Description of the task
Give back the whole listing exactly as shown.

Material for this exercise
*-*-*

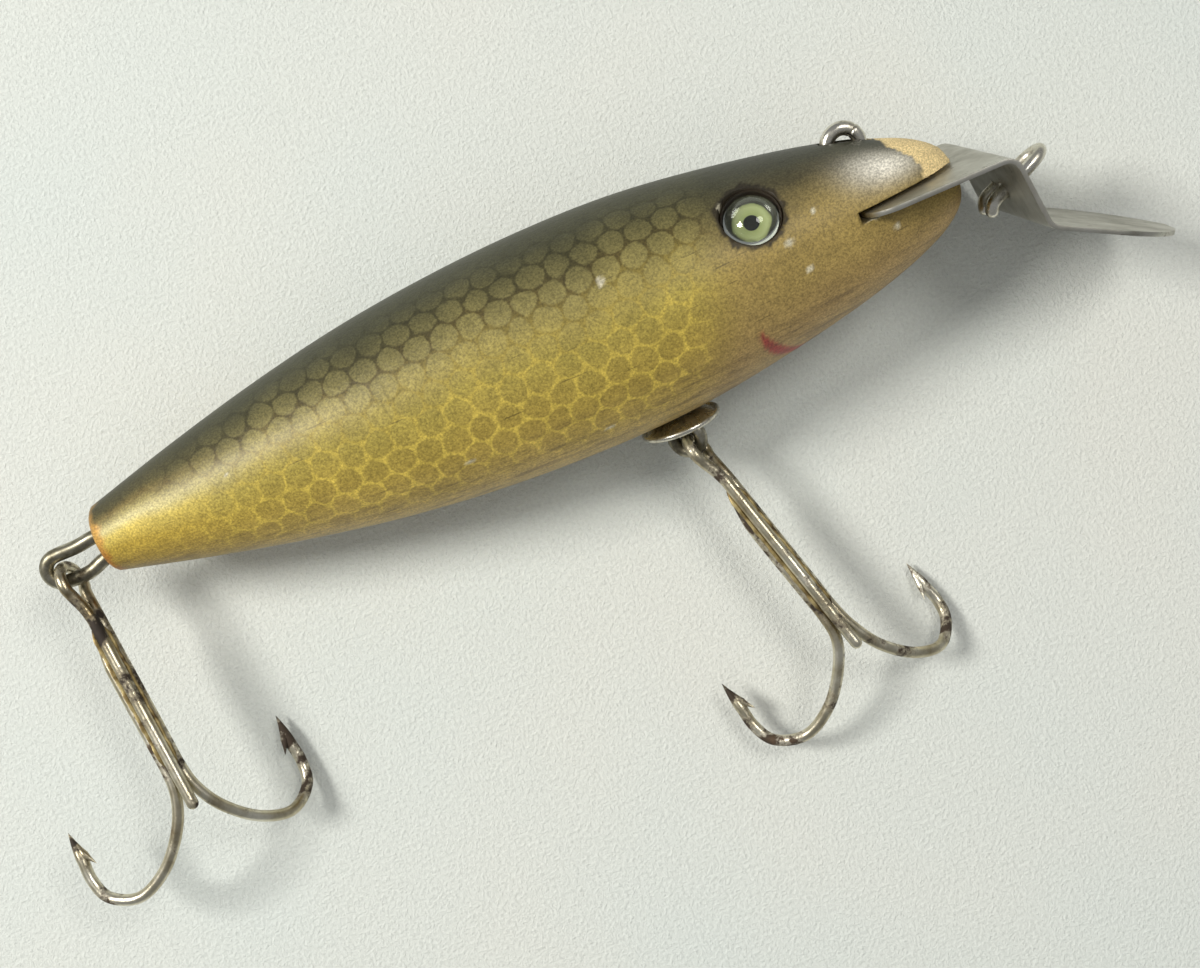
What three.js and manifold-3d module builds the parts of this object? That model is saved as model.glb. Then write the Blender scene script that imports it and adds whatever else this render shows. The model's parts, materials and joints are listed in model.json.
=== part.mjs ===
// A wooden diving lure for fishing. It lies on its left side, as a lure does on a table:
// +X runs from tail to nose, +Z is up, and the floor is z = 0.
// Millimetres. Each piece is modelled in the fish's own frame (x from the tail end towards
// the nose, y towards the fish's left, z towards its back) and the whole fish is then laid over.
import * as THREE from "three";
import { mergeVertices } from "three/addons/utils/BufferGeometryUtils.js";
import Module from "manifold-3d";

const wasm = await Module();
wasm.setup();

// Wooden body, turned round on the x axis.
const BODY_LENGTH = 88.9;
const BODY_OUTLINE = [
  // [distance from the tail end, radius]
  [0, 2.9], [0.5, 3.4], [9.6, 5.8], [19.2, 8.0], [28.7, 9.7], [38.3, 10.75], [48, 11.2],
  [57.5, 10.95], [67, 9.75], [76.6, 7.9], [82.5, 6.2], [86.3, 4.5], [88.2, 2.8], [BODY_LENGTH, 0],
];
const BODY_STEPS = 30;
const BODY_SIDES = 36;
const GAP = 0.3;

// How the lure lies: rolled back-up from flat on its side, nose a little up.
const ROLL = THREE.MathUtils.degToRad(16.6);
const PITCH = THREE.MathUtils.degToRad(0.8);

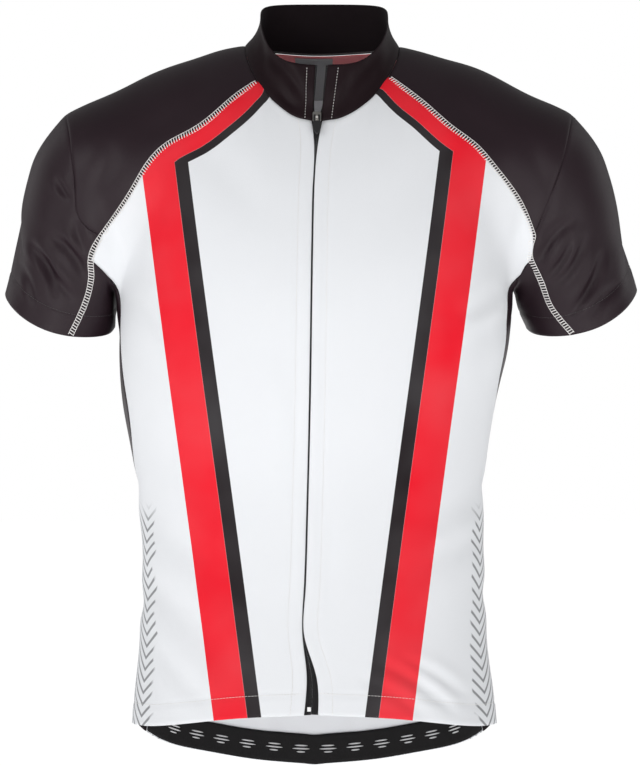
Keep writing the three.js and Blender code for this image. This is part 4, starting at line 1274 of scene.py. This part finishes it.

*-*-*

Response to this exercise
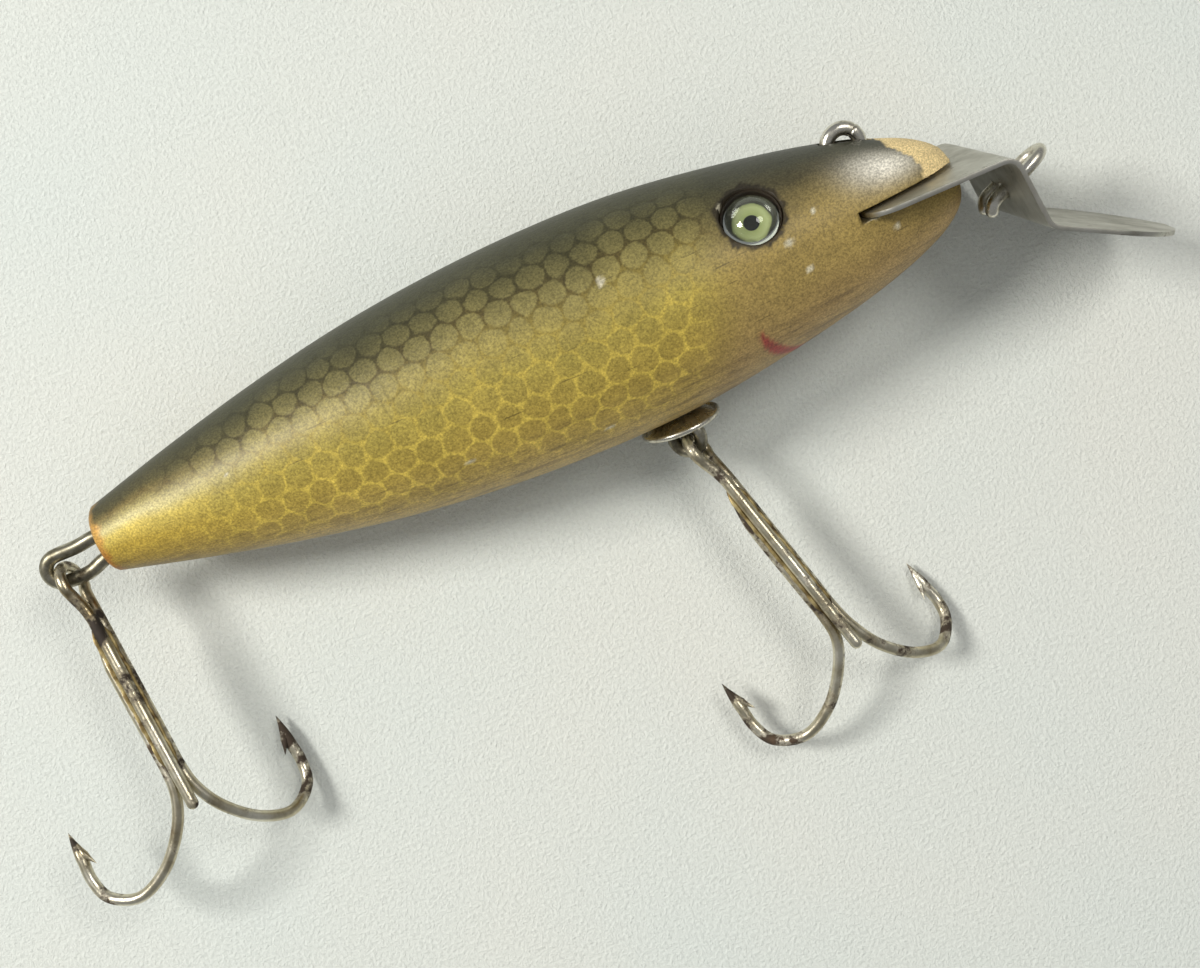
What three.js and manifold-3d module builds the parts of this object? That model is saved as model.glb. Then write the Blender scene script that imports it and adds whatever else this render shows. The model's parts, materials and joints are listed in model.json.
=== part.mjs ===
// A wooden diving lure for fishing. It lies on its left side, as a lure does on a table:
// +X runs from tail to nose, +Z is up, and the floor is z = 0.
// Millimetres. Each piece is modelled in the fish's own frame (x from the tail end towards
// the nose, y towards the fish's left, z towards its back) and the whole fish is then laid over.
import * as THREE from "three";
import { mergeVertices } from "three/addons/utils/BufferGeometryUtils.js";
import Module from "manifold-3d";

const wasm = await Module();
wasm.setup();

// Wooden body, turned round on the x axis.
const BODY_LENGTH = 88.9;
const BODY_OUTLINE = [
  // [distance from the tail end, radius]
  [0, 2.9], [0.5, 3.4], [9.6, 5.8], [19.2, 8.0], [28.7, 9.7], [38.3, 10.75], [48, 11.2],
  [57.5, 10.95], [67, 9.75], [76.6, 7.9], [82.5, 6.2], [86.3, 4.5], [88.2, 2.8], [BODY_LENGTH, 0],
];
const BODY_STEPS = 30;
const BODY_SIDES = 36;
const GAP = 0.3;

// How the lure lies: rolled back-up from flat on its side, nose a little up.
const ROLL = THREE.MathUtils.degToRad(16.6);
const PITCH = THREE.MathUtils.degToRad(0.8);

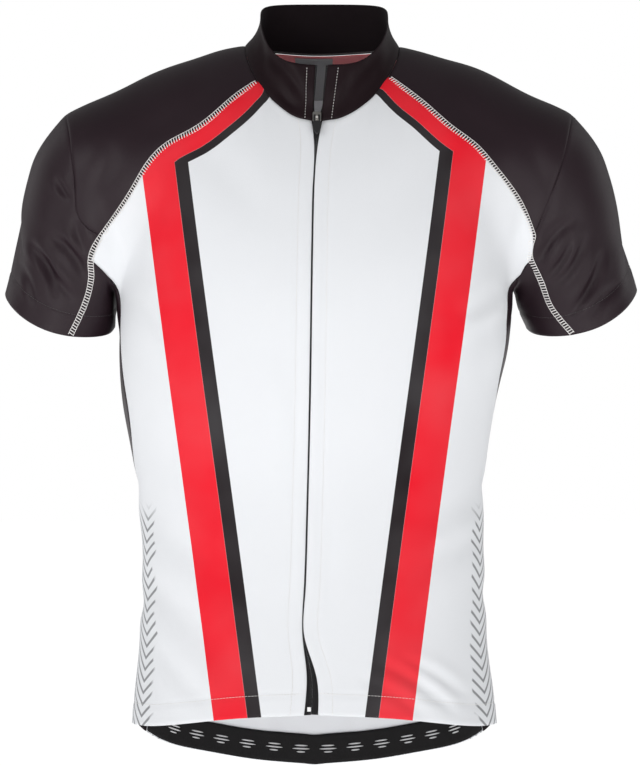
Keep writing the three.js and Blender code for this image. This is part 4, starting at line 1274 of scene.py. This part finishes it.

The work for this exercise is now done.